6.6 Q&A

Q: What is stochastic approximation?

A: Stochastic approximation refers to a broad class of stochastic iterative algorithms for solving root-finding or optimization problems.

Q: Why do we need to study stochastic approximation?

A: This is because the temporal-difference reinforcement learning algorithms that will be introduced in Chapter 7 can be viewed as stochastic approximation algorithms. With the knowledge introduced in this chapter, we can be better prepared, and it will not be abrupt for us to see these algorithms for the first time.

Q: Why do we frequently discuss the mean estimation problem in this chapter?

A: This is because the state and action values are defined as the means of random variables. The temporal-difference learning algorithms introduced in Chapter 7 are similar to stochastic approximation algorithms for mean estimation.

Q: What is the advantage of the RM algorithm over other root-finding algorithms?

A: Compared to many other root-finding algorithms, the RM algorithm is powerful in the sense that it does not require the expression of the objective function or its derivative. As a result, it is a black-box technique that only requires the input and output of the objective function. The famous SGD algorithm is a special form of the RM algorithm.

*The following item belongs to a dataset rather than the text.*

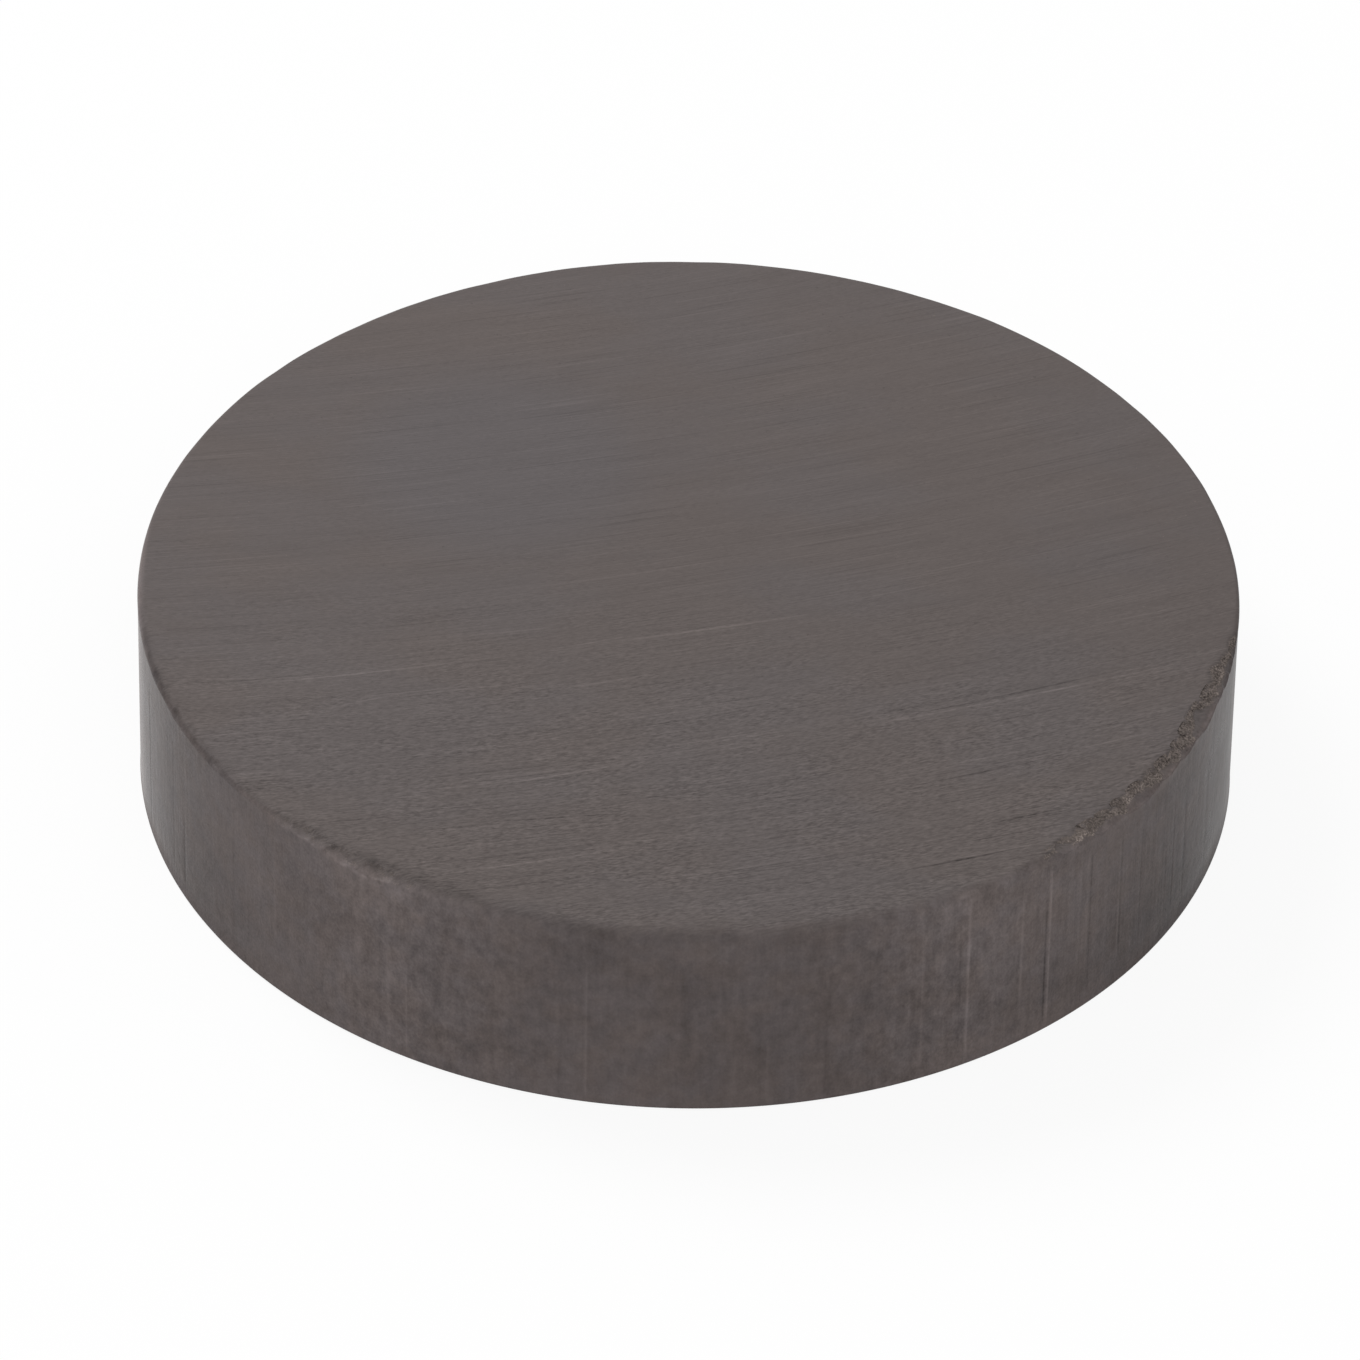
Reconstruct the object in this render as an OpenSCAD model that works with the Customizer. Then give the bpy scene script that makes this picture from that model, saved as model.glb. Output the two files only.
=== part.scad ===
// Disc magnet of sintered hard ferrite.
// One solid: a pressed and fired disc whose two flat faces are ground to thickness.
// The origin is the middle of the lower face, and the disc's axis is +Z.
// Angles are counted anticlockwise from +X, seen from above.

/* [Disc] */
// Diameter across the pressed wall
disc_d = 25; // [10:0.5:40]
// Thickness from one ground face to the other
disc_t = 5; // [2:0.25:20]
// Radius that tumbling leaves on both rims
rim_r = 0.1; // [0.04:0.01:0.2]

/* [Damage on the upper rim] */
// Size of the single chips, against the sizes in the list
chip_scale = 1; // [0.7:0.1:1.5]
// Length of rim that each flake of a crumbled stretch takes
flake_pitch = 0.5; // [0.4:0.01:0.8]
// Length of a flake against its pitch, so that neighbours overlap
flake_overlap = 1.7; // [1.3:0.05:2.2]
// Swing of the flakes' lean to either side, so that their facets catch light differently
lean_swing = 12; // [0:1:20]

/* [Hidden] */

disc_r = disc_d / 2;
ferrite = "#645e5c";
disc_fn = 180;
chip_fn = 36;

// Single chips: [angle, length along the rim, depth in from the sharp corner, lean above level]
single_chips = [
    [-8, 1.1, 0.12, 60],
    [-12, 1.6, 0.15, 65],
    [-16.5, 1.5, 0.18, 65],
    [-21, 2.1, 0.25, 65],
    [-26, 1.7, 0.2, 60],
    [-30, 1.5, 0.17, 60],
    [-35.5, 2.2, 0.26, 52],
    [-40, 1.5, 0.17, 50],
    [-44, 1.6, 0.16, 45],
    [-49, 1.3, 0.14, 45],
    [-59.5, 1.2, 0.13, 40],
    [-77.5, 0.9, 0.15, 40],
    [-115, 1.0, 0.13, 50],
    [-119.5, 1.3, 0.16, 50],
    [-123, 1.5, 0.2, 48],
    [-127, 1.3, 0.19, 45],
    [-131, 1.1, 0.15, 50],
    [-135.5, 1.2, 0.14, 50],
];

// Crumbled stretches: [first angle, last angle, depth of the deepest flake,
// distance in from the corner, lean above level]
crumbled_stretches = [
    [-54, -8, 0.14, 0, 45],
    [-48, -12, 0.09, 0.24, 62],
    [-138, -112, 0.13, 0, 40],
    [-134, -118, 0.08, 0.18, 60],
    [-174, -141, 0.11, 0, 50],
];

// Sizes of successive flakes, repeated along a stretch so that neighbours differ
flake_beat = [1, 0.7, 0.88, 0.64, 0.95, 0.76, 0.83];
// Turn of the swing from one flake to the next, which shares no factor with a full circle
swing_step = 137;

// Half of the disc's section: a rectangle whose two outer corners are rounded
module half_section() {
    square([disc_r - rim_r, disc_t]);
    translate([0, rim_r]) square([disc_r, disc_t - 2 * rim_r]);
    for (z = [rim_r, disc_t - rim_r])
        translate([disc_r - rim_r, z]) circle(r = rim_r, $fn = chip_fn);
}

module blank() {
    rotate_extrude($fn = disc_fn) half_section();
}

// The ball whose surface is a chip's fracture.
// It crosses the corner over the chip's length and reaches its depth halfway along.
module chip(angle, length, depth, lean, inset = 0) {
    ball_r = (length * length / 4 + depth * depth) / (2 * depth);
    rotate([0, 0, angle])
        translate([disc_r - inset, 0, disc_t])
        rotate([0, -lean, 0])
        translate([ball_r - depth, 0, 0])
        sphere(r = ball_r, $fn = chip_fn);
}

// Flakes side by side along the rim, as many as fit between the two angles
module crumbled_stretch(first, last, depth, inset, lean) {
    degrees_per_mm = 360 / (PI * disc_d);
    count = floor((last - first) / (flake_pitch * degrees_per_mm));
    step = (last - first) / count;
    for (i = [0 : count - 1]) {
        beat = flake_beat[i % len(flake_beat)];
        swing = lean_swing * sin(i * swing_step);
        chip(first + (i + beat / 2) * step, flake_pitch * flake_overlap * beat,
            depth * beat, lean + swing, inset);
    }
}

module magnet_disc() {
    color(ferrite)
        difference() {
            blank();
            for (c = single_chips) chip(c[0], c[1] * chip_scale, c[2] * chip_scale, c[3]);
            for (s = crumbled_stretches) crumbled_stretch(s[0], s[1], s[2], s[3], s[4]);
        }
}

magnet_disc();
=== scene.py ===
# %% [markdown]
# # A disc magnet of sintered ferrite
#
# This script gives a plain disc the surface of a real ferrite magnet. Such a magnet is
# iron oxide powder pressed in a die, fired like pottery, and ground flat on its two
# faces. Each step leaves its own marks: the die scores the wall from top to bottom, the
# grinding wheel draws long arcs over the faces, and the brittle rim loses small chips.
# The steps below make the shape first, then one finish for each of those marks, and last
# the floor, the lamps and the camera.

# %% Load the frame
import itertools
import math

import bpy
import numpy as np
from mathutils import Matrix, Vector


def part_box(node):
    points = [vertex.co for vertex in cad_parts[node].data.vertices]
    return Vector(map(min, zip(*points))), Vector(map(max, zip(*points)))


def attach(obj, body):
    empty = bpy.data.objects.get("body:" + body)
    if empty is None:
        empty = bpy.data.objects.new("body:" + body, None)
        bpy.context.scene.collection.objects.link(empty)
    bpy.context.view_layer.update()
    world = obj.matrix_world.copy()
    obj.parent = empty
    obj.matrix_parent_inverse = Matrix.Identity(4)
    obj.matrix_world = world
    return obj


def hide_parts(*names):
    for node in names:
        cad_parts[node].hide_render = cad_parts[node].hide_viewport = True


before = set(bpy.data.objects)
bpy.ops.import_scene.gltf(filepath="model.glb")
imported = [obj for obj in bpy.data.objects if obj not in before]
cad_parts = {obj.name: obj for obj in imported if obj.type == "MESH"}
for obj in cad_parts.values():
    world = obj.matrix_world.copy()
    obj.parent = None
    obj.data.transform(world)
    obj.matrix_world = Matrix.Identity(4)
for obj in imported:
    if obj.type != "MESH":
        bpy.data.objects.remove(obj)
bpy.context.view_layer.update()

# %% [markdown]
# ## Sizes
#
# The disc's radius and thickness come from the frame, so they can't drift apart from the
# solid model. Everything else is written in millimetres, because that is how a magnet is
# measured, and turned into Blender's metres by one factor.

# %% Sizes
MM = 0.001
low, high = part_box("magnet_disc")
RADIUS = (high.x - low.x) / 2 / MM
THICKNESS = (high.z - low.z) / MM
RIM_ROUND = 0.1
MM_PER_DEGREE = math.pi * RADIUS / 180
print(f"disc {2 * RADIUS:.2f} x {THICKNESS:.2f} mm")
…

Q: What is the basic idea of SGD?

A: SGD aims to solve optimization problems involving random variables. When the probability distributions of the given random variables are not known, SGD can solve the optimization problems merely by using samples. Mathematically, the SGD algorithm can be obtained by replacing the true gradient expressed as an expectation in the gradient descent algorithm with a stochastic gradient.

Q: Can SGD converge quickly?

A: SGD has an interesting convergence pattern. That is, if the estimate is far from the optimal solution, then the convergence process is fast. When the estimate is close to the solution, the randomness of the stochastic gradient becomes influential, and the convergence rate decreases.

Q: What is MBGD? What are its advantages over SGD and BGD?

A: MBGD can be viewed as an intermediate version between SGD and BGD. Compared to SGD, it has less randomness because it uses more samples instead of just one as in SGD. Compared to BGD, it does not require the use of all the samples, making it more flexible.

Chapter 7

Temporal-Difference Methods

Figure 7.1: Where we are in this book.

This chapter introduces temporal-difference (TD) methods for reinforcement learning. Similar to Monte Carlo (MC) learning, TD learning is also model-free, but it has some advantages due to its incremental form. With the preparation in Chapter 6, readers will not feel alarmed when seeing TD learning algorithms. In fact, TD learning algorithms can be viewed as special stochastic algorithms for solving the Bellman or Bellman optimality equations.

Since this chapter introduces quite a few TD algorithms, we first overview these algorithms and clarify the relationships between them.

$\diamond$ Section 7.1 introduces the most basic TD algorithm, which can estimate the state

values of a given policy. It is important to understand this basic algorithm first before studying the other TD algorithms.

$\diamond$ Section 7.2 introduces the Sarsa algorithm, which can estimate the action values of a given policy. This algorithm can be combined with a policy improvement step to find optimal policies. The Sarsa algorithm can be easily obtained from the TD algorithm in Section 7.1 by replacing state value estimation with action value estimation.
$\diamond$ Section 7.3 introduces the $n$ -step Sarsa algorithm, which is a generalization of the Sarsa algorithm. It will be shown that Sarsa and MC learning are two special cases of $n$ -step Sarsa.
$\diamond$ Section 7.4 introduces the Q-learning algorithm, which is one of the most classic reinforcement learning algorithms. While the other TD algorithms aim to solve the Bellman equation of a given policy, Q-learning aims to directly solve the Bellman optimality equation to obtain optimal policies.
$\diamond$ Section 7.5 compares the TD algorithms introduced in this chapter and provides a unified point of view.